Exercise objective: Quote the data below in full, please, without altering anything.
>> BEGIN
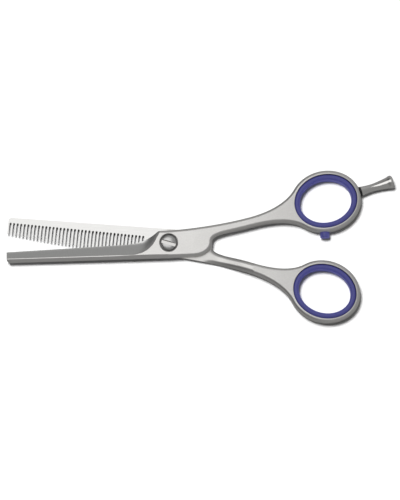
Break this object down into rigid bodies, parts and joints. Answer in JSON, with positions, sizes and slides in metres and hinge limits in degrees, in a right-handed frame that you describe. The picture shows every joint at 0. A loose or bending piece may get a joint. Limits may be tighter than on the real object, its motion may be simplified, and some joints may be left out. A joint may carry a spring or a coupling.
{
  "type": "thinning shears",
  "caption": "Hairdressing thinning shears: one plain and one toothed steel blade on a slotted pivot screw, ring handles with plastic inserts, screw-in finger rest and bumper.",
  "frame": {"origin": "on the pivot axis, in the plane that the shears lie on: the pivot screw's flat end, flush with the back of the thinning half", "axes": "+X towards the finger and thumb rings, -X towards the blade tips, +Z along the pivot axis towards the screw head; the shears lie flat on XY"},
  "size_m": [0.1394, 0.0554, 0.0051],
  "materials": {
    "blade_steel": "satin ground stainless steel, polished inner faces",
    "screw_steel": "turned and polished steel",
    "rest_steel": "turned and polished steel",
    "blue_plastic": "smooth moulded plastic",
    "black_plastic": "matt moulded plastic",
    "white_nylon": "natural nylon"
  },
  "bodies": {
    "cutting_half": {"cutting_blade_half": "blade_steel", "finger_ring_insert": "blue_plastic", "bumper": "blue_plastic", "pivot_washer": "white_nylon"},
    "thinning_half": {"thinning_blade_half": "blade_steel", "thumb_ring_insert": "blue_plastic"},
    "pivot_screw": {"pivot_screw": "screw_steel"},
    "rest_washer": {"finger_rest_washer": "black_plastic"},
    "finger_rest": {"finger_rest": "rest_steel"}
  },
  "joints": [
    {"name": "blade_pivot", "type": "hinge", "parent": "cutting_half", "child": "thinning_half", "pos_m": [0, 0, 0.0024], "axis": [0, 0, 1], "range_deg": [-135, 8.5]},
    {"name": "tension_screw", "type": "hinge", "parent": "thinning_half", "child": "pivot_screw", "pos_m": [0, 0, 0.0024], "axis": [0, 0, 1], "range_deg": [-45, 45]},
    {"name": "finger_rest_slide", "type": "slide", "parent": "cutting_half", "child": "rest_washer", "axis": [0.953, 0.303, 0], "range_m": [0, 0.001]},
    {"name": "finger_rest_turn", "type": "hinge", "parent": "rest_washer", "child": "finger_rest", "pos_m": [0.06867, 0.01897, 0.0024], "axis": [0.953, 0.303, 0], "range_deg": [0, 901]}
  ],
  "couplings": [
    {"joint": "finger_rest_turn", "follows": "finger_rest_slide", "rad_per_m": 15708}
  ]
}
>> END
Completed exercise:
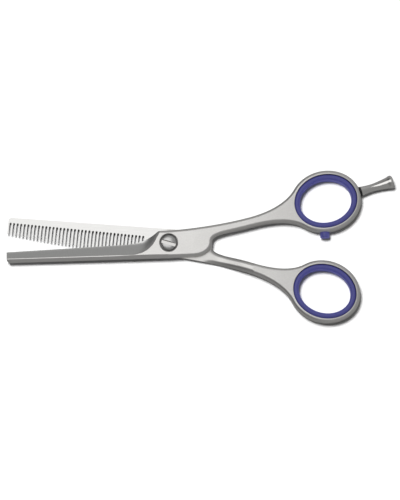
Break this object down into rigid bodies, parts and joints. Answer in JSON, with positions, sizes and slides in metres and hinge limits in degrees, in a right-handed frame that you describe. The picture shows every joint at 0. A loose or bending piece may get a joint. Limits may be tighter than on the real object, its motion may be simplified, and some joints may be left out. A joint may carry a spring or a coupling.
{
  "type": "thinning shears",
  "caption": "Hairdressing thinning shears: one plain and one toothed steel blade on a slotted pivot screw, ring handles with plastic inserts, screw-in finger rest and bumper.",
  "frame": {"origin": "on the pivot axis, in the plane that the shears lie on: the pivot screw's flat end, flush with the back of the thinning half", "axes": "+X towards the finger and thumb rings, -X towards the blade tips, +Z along the pivot axis towards the screw head; the shears lie flat on XY"},
  "size_m": [0.1394, 0.0554, 0.0051],
  "materials": {
    "blade_steel": "satin ground stainless steel, polished inner faces",
    "screw_steel": "turned and polished steel",
    "rest_steel": "turned and polished steel",
    "blue_plastic": "smooth moulded plastic",
    "black_plastic": "matt moulded plastic",
    "white_nylon": "natural nylon"
  },
  "bodies": {
    "cutting_half": {"cutting_blade_half": "blade_steel", "finger_ring_insert": "blue_plastic", "bumper": "blue_plastic", "pivot_washer": "white_nylon"},
    "thinning_half": {"thinning_blade_half": "blade_steel", "thumb_ring_insert": "blue_plastic"},
    "pivot_screw": {"pivot_screw": "screw_steel"},
    "rest_washer": {"finger_rest_washer": "black_plastic"},
    "finger_rest": {"finger_rest": "rest_steel"}
  },
  "joints": [
    {"name": "blade_pivot", "type": "hinge", "parent": "cutting_half", "child": "thinning_half", "pos_m": [0, 0, 0.0024], "axis": [0, 0, 1], "range_deg": [-135, 8.5]},
    {"name": "tension_screw", "type": "hinge", "parent": "thinning_half", "child": "pivot_screw", "pos_m": [0, 0, 0.0024], "axis": [0, 0, 1], "range_deg": [-45, 45]},
    {"name": "finger_rest_slide", "type": "slide", "parent": "cutting_half", "child": "rest_washer", "axis": [0.953, 0.303, 0], "range_m": [0, 0.001]},
    {"name": "finger_rest_turn", "type": "hinge", "parent": "rest_washer", "child": "finger_rest", "pos_m": [0.06867, 0.01897, 0.0024], "axis": [0.953, 0.303, 0], "range_deg": [0, 901]}
  ],
  "couplings": [
    {"joint": "finger_rest_turn", "follows": "finger_rest_slide", "rad_per_m": 15708}
  ]
}